Damit die Geschlossenheit ihre Parteitagsrede überdauert, musste AKK nun ihre Strategie ändern. Zu viele Zugeständnisse an das gegnerische Lager haben nämlich nur ihr Profil verwässert, ihre Authentizität und ihre Glaubwürdigkeit beschädigt. In ihrem ersten Jahr als CDU-Chefin war AKK auf ihre Kritiker zugegangen. Hatte versucht, sich von ihrer Förderin Angela Merkel abzusetzen und die Partei konservativer aufzustellen. Sie hat sich einen Generalsekretär an ihre Seite geholt, der aus dem gegnerischen Lager stammte. All das hat sich für AKK nicht gelohnt.
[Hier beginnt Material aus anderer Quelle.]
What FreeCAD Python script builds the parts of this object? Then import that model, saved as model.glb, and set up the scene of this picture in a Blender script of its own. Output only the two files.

In ihrer Rede hat sie die CDU nun sehr klar in der gesellschaftlichen Mitte verortet.
Eine zähe Kämpferin
AKK hat auf diesem Parteitag gezeigt: Sie will sich durchbeißen, aus Fehlern lernen. Sie ist eine zähe Kämpferin. Jetzt muss sie den Schwung nutzen für den Neustart. Dazu hat sie die Karten in der Hand. Als Verteidigungsministerin muss AKK zeigen, dass sie ein schwieriges Regierungsamt führen und auch auf der internationalen Bühne spielen kann. Als Parteivorsitzende muss sie zeigen, dass sie die Partei mit einem modernen, inhaltsreichen Programm neu positionieren kann.
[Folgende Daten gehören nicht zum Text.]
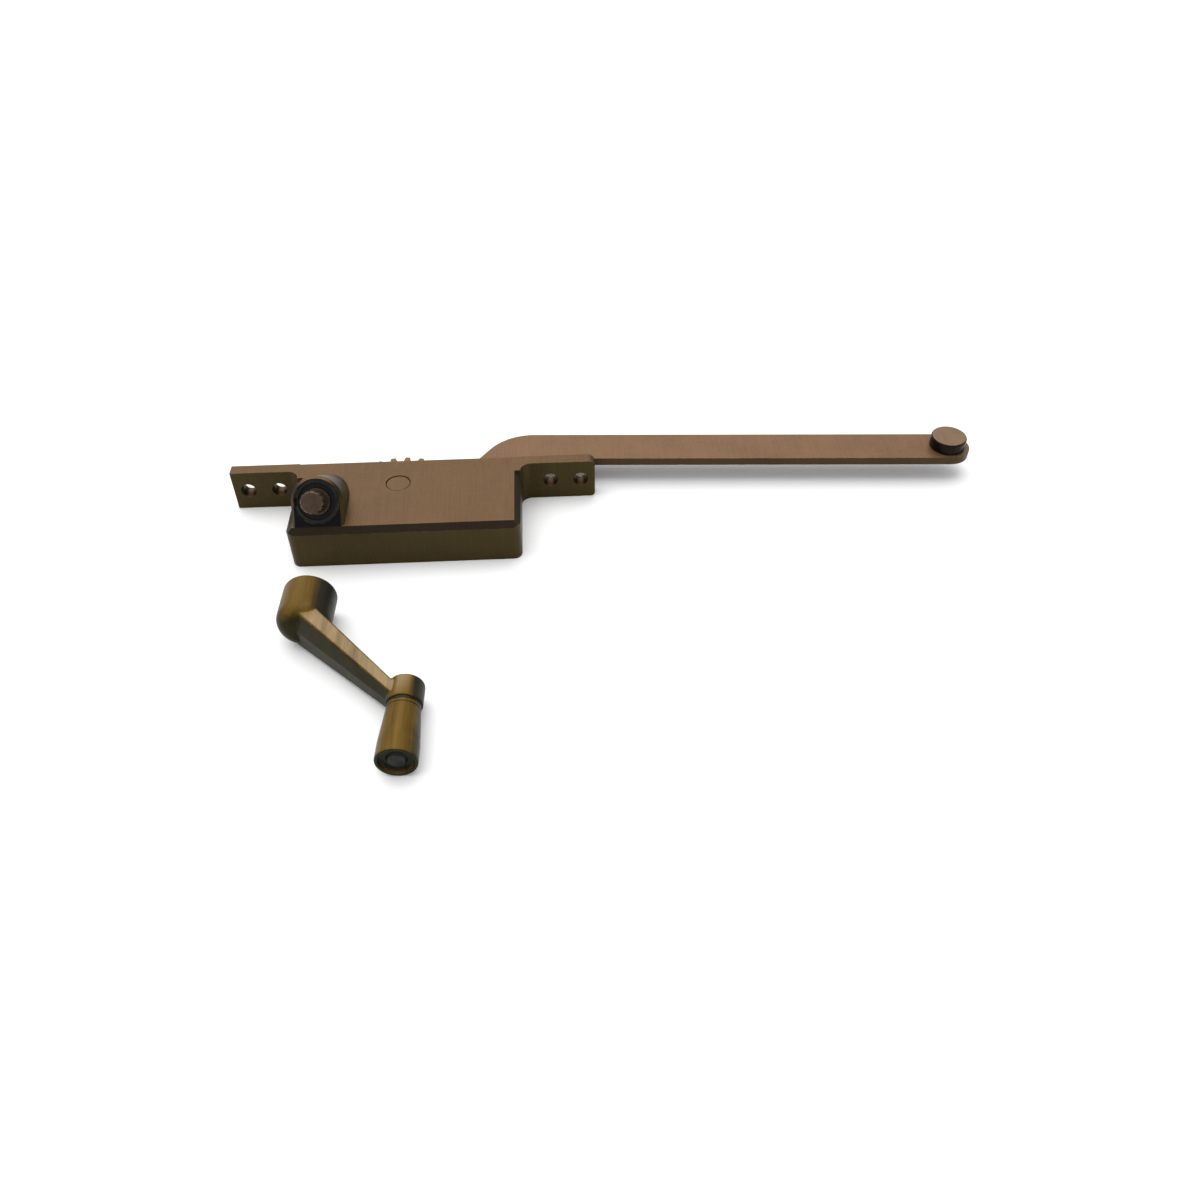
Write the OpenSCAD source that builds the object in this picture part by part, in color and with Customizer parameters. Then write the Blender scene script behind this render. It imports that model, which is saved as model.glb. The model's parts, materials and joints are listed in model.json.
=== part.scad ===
// Single-arm casement window operator with its crank handle taken off.
// The origin is the centre of the screw-hole pattern on the mounting face:
// +X runs along the flange to the arm's tip, +Y points out through the frame, +Z is up.

/* [Flange] */
// Distance between the two inner screw holes
inner_pitch = 112.7; // [108:0.1:120]
// Distance between the two outer screw holes
outer_pitch = 138.1; // [132:0.1:170]
// Metal left beyond each outer hole
end_margin = 6; // [5:0.5:12]
// Thickness of the two ears
ear_t = 5.1; // [4:0.1:7]
// Diameter of the screw holes
screw_hole_d = 4.8; // [4:0.1:5.5]
// Outer diameter of the countersinks
countersink_d = 6.4; // [5.5:0.1:10]
// Straight part of the hole behind the countersink
hole_land = 2; // [1:0.1:3]
// Upper corner radius of the right ear
ear_top_r = 3; // [1:0.5:5]
// Lower corner radius of the right ear
ear_bottom_r = 2; // [1:0.5:5]
// How far the back of the case stays clear of the mounting face
pad_relief = 0.4; // [0.2:0.1:1]
// Radius in the corners between the ears and the case
ear_fillet = 4.5; // [1:0.5:6]

/* [Case] */
// Height of the case and of the ears
case_h = 18; // [17:0.5:24]
// Distance from the hole pattern's centre to the right wall
case_right = 44; // [42:0.5:46]
// Metal between the worm boss and the outside of the left wall
boss_margin = 2.8; // [1:0.1:4]
// Thickness of the side walls
wall_t = 2.2; // [1.5:0.1:3]
// Thickness of the top
top_t = 2.6; // [2:0.1:4]
// Height of the bevel round the top
bevel_drop = 2.2; // [1:0.1:4]
// Width of the bevel round the top
bevel_run = 2.4; // [1:0.1:4]
// Radius of the two upright front corners
corner_r = 3.5; // [1:0.5:5]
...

Bis zur nächsten Bundestagswahl - spätestens 2021 - ist es noch ein langer Weg. Falls die Koalition nicht vorher von den Sozialdemokraten aufgekündigt wird und Neuwahlen notwendig werden. Es gibt Konkurrenten im Wartestand, die nur auf die richtige Gelegenheit und neue Fehler von AKK warten, um selbst in das Rennen ums Kanzleramt einzusteigen. Jetzt war es für sie noch zu früh. Die Kanzlerkandidatur und damit die wahrscheinliche Nachfolge von Angela Merkel auch im Amt der Bundeskanzlerin ist für die CDU-Parteivorsitzende immer noch kein Selbstläufer.